*Given request*. Locate the line that contains "pocket_zip_height = 92.0" and the line that contains "cad_parts[node].hide_render = cad_parts[node].hide_viewport". Copy both of them exactly, together with every line between them, and no others.

*Task inputs*.
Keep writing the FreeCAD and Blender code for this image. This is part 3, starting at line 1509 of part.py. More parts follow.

* * *

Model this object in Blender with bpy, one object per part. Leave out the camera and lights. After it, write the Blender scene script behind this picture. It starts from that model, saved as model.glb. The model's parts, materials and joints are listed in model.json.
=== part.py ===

---

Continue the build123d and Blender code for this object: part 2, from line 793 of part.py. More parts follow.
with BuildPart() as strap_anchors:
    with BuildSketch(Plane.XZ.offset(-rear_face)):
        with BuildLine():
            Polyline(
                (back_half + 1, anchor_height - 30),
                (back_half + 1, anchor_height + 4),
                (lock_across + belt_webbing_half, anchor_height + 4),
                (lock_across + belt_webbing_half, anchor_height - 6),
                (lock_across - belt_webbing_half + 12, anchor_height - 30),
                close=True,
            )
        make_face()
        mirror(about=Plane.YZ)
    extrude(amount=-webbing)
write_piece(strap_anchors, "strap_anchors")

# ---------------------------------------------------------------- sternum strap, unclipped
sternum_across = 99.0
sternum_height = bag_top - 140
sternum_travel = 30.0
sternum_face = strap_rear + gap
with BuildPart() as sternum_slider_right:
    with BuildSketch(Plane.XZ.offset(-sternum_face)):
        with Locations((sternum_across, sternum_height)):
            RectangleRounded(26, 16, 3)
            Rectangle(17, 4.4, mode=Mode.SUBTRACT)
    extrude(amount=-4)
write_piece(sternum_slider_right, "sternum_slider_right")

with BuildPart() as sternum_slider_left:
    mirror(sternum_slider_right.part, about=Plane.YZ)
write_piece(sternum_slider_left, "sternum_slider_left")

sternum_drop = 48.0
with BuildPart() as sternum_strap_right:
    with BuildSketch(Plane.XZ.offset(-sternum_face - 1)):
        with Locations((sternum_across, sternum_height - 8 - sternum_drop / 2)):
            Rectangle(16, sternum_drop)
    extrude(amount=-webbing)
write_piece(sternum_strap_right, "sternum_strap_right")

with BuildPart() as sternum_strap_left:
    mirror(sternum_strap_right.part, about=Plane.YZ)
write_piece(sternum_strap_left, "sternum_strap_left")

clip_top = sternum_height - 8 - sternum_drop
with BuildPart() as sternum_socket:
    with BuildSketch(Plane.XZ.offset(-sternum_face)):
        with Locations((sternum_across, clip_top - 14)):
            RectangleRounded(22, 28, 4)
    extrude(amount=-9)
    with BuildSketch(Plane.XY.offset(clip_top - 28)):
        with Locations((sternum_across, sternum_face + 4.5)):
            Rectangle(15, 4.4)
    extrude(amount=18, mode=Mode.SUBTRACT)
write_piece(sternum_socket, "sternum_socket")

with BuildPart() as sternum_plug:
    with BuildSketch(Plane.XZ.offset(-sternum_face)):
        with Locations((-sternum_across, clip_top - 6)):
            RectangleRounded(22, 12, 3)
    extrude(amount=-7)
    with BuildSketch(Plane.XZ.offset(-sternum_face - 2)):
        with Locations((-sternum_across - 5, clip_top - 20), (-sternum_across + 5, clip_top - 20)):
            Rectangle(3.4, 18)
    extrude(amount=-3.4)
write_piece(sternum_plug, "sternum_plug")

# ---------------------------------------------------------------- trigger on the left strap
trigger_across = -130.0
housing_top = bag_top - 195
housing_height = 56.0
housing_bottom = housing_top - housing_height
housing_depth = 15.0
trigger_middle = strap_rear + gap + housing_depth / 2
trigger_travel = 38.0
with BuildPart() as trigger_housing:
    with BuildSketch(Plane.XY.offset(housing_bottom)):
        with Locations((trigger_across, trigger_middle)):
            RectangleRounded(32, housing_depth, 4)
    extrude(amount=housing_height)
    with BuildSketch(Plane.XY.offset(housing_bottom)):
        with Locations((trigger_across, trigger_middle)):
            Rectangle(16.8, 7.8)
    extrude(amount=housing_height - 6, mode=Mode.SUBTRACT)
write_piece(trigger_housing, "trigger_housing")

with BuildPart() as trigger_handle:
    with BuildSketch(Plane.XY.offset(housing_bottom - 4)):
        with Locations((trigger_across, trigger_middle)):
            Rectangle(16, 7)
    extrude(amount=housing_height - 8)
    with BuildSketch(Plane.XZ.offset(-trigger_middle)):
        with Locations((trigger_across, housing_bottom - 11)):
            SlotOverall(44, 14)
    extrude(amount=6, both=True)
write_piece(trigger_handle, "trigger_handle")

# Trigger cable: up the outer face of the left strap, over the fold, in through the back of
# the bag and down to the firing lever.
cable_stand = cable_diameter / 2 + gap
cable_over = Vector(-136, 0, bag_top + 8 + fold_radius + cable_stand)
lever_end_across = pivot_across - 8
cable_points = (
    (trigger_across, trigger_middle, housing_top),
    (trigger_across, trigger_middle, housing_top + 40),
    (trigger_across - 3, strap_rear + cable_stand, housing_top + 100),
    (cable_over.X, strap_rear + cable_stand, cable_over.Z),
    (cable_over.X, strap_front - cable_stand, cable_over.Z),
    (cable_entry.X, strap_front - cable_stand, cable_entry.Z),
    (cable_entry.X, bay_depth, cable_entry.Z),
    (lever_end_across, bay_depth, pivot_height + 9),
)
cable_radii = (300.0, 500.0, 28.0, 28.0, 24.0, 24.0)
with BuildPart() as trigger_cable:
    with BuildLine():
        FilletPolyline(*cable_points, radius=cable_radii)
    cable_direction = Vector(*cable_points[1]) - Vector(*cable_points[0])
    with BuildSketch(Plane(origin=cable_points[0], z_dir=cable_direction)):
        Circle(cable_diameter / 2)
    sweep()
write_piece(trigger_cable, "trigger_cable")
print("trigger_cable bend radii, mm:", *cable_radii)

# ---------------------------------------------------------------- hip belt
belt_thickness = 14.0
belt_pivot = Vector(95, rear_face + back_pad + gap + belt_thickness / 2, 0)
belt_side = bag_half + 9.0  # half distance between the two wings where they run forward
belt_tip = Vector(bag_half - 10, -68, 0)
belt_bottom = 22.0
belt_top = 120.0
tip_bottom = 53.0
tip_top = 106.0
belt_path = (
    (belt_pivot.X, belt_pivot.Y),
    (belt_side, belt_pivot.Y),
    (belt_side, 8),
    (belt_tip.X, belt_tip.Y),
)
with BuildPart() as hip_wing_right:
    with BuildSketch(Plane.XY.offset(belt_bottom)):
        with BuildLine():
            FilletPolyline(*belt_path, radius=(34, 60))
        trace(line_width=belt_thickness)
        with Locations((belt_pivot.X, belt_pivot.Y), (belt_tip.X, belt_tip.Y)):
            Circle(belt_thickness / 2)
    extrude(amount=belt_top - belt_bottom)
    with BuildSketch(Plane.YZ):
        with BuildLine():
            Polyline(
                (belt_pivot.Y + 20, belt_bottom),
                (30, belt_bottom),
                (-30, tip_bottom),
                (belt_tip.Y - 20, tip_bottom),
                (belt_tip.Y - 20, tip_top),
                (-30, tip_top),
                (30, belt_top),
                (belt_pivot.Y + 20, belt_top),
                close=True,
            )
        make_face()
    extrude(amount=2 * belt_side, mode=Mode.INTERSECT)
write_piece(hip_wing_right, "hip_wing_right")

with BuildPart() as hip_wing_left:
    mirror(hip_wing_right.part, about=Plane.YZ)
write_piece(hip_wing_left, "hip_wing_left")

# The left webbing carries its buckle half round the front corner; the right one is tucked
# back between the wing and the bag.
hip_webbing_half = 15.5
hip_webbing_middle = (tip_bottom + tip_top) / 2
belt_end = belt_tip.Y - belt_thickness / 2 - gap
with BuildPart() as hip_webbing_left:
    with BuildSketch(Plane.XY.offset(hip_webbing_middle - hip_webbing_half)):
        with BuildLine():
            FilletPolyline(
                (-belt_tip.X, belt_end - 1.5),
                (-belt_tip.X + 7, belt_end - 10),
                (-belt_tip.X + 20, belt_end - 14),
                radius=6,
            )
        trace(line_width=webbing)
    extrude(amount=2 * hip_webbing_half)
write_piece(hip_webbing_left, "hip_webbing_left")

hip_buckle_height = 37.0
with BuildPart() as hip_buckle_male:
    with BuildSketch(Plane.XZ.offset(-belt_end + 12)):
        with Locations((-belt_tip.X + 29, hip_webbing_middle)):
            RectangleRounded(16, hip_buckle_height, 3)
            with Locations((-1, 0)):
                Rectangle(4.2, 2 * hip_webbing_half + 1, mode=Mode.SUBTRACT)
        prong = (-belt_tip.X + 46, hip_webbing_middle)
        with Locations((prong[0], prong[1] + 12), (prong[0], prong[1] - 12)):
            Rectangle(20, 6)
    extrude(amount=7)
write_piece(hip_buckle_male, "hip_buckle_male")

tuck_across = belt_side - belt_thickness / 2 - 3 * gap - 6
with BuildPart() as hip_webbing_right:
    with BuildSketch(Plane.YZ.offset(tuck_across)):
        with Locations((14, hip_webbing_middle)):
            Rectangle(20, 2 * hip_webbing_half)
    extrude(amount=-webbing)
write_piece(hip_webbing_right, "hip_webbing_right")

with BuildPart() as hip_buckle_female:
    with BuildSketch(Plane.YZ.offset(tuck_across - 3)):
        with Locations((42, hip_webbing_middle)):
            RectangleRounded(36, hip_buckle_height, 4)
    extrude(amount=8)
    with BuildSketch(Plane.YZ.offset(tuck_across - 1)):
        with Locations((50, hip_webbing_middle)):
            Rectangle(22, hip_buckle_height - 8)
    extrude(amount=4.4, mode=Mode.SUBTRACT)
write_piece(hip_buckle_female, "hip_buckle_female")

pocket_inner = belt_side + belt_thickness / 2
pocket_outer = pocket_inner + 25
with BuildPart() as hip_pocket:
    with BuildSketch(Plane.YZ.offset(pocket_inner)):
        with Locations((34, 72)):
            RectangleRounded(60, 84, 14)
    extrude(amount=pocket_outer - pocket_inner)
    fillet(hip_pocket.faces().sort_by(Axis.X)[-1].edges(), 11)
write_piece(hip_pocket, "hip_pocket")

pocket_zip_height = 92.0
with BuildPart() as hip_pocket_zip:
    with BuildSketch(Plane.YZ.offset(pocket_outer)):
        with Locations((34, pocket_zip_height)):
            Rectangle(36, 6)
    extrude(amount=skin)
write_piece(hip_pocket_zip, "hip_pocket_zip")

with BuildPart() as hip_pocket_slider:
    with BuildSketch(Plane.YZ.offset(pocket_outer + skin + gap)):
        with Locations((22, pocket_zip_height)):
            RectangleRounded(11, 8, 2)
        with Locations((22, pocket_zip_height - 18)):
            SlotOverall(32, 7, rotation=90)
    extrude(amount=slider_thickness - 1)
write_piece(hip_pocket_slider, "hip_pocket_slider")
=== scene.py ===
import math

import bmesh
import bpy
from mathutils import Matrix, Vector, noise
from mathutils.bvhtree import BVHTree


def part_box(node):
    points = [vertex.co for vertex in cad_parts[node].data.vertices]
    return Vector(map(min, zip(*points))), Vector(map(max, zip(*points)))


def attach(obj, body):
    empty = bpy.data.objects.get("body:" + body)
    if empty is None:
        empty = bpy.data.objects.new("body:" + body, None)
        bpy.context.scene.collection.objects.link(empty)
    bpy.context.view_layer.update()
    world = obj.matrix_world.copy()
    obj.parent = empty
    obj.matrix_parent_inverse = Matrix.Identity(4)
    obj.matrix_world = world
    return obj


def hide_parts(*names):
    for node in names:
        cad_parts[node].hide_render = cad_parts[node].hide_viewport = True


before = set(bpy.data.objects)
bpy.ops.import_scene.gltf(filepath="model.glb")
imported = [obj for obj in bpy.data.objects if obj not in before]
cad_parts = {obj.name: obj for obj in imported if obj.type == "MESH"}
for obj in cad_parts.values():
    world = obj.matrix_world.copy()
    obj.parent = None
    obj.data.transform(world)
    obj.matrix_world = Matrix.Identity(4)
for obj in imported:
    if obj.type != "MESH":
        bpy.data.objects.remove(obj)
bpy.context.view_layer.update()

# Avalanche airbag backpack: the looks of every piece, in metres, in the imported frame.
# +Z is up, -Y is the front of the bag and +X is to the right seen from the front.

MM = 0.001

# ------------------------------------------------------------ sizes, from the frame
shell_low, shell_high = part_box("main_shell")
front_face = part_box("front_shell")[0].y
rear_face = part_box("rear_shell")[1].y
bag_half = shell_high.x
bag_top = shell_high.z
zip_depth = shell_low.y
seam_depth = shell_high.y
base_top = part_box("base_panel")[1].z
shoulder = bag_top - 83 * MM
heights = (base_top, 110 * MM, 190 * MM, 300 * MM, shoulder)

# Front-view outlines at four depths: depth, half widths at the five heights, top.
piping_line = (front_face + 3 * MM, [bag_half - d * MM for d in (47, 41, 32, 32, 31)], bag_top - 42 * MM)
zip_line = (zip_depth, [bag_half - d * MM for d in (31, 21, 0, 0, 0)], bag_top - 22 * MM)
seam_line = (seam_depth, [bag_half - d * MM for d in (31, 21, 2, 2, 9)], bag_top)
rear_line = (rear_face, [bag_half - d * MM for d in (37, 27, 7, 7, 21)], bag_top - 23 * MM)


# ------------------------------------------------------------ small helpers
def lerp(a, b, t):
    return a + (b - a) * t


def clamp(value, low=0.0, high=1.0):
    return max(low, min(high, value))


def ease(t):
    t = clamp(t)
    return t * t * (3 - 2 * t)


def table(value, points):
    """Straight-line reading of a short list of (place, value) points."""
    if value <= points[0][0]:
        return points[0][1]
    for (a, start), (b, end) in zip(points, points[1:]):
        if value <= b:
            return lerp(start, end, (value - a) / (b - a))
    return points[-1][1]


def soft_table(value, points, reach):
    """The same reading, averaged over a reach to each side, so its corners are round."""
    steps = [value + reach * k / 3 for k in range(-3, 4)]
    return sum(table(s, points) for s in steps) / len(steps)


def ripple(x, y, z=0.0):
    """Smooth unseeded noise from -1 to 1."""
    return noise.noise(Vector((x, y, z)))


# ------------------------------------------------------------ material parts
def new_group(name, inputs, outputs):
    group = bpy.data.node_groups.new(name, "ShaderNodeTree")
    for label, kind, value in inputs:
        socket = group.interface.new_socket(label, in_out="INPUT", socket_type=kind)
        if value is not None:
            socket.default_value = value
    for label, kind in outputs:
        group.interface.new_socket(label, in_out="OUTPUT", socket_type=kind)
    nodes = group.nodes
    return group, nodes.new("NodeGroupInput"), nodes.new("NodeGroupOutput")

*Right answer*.
pocket_zip_height = 92.0
with BuildPart() as hip_pocket_zip:
    with BuildSketch(Plane.YZ.offset(pocket_outer)):
        with Locations((34, pocket_zip_height)):
            Rectangle(36, 6)
    extrude(amount=skin)
write_piece(hip_pocket_zip, "hip_pocket_zip")

with BuildPart() as hip_pocket_slider:
    with BuildSketch(Plane.YZ.offset(pocket_outer + skin + gap)):
        with Locations((22, pocket_zip_height)):
            RectangleRounded(11, 8, 2)
        with Locations((22, pocket_zip_height - 18)):
            SlotOverall(32, 7, rotation=90)
    extrude(amount=slider_thickness - 1)
write_piece(hip_pocket_slider, "hip_pocket_slider")
=== scene.py ===
import math

import bmesh
import bpy
from mathutils import Matrix, Vector, noise
from mathutils.bvhtree import BVHTree


def part_box(node):
    points = [vertex.co for vertex in cad_parts[node].data.vertices]
    return Vector(map(min, zip(*points))), Vector(map(max, zip(*points)))


def attach(obj, body):
    empty = bpy.data.objects.get("body:" + body)
    if empty is None:
        empty = bpy.data.objects.new("body:" + body, None)
        bpy.context.scene.collection.objects.link(empty)
    bpy.context.view_layer.update()
    world = obj.matrix_world.copy()
    obj.parent = empty
    obj.matrix_parent_inverse = Matrix.Identity(4)
    obj.matrix_world = world
    return obj


def hide_parts(*names):
    for node in names:
        cad_parts[node].hide_render = cad_parts[node].hide_viewport = True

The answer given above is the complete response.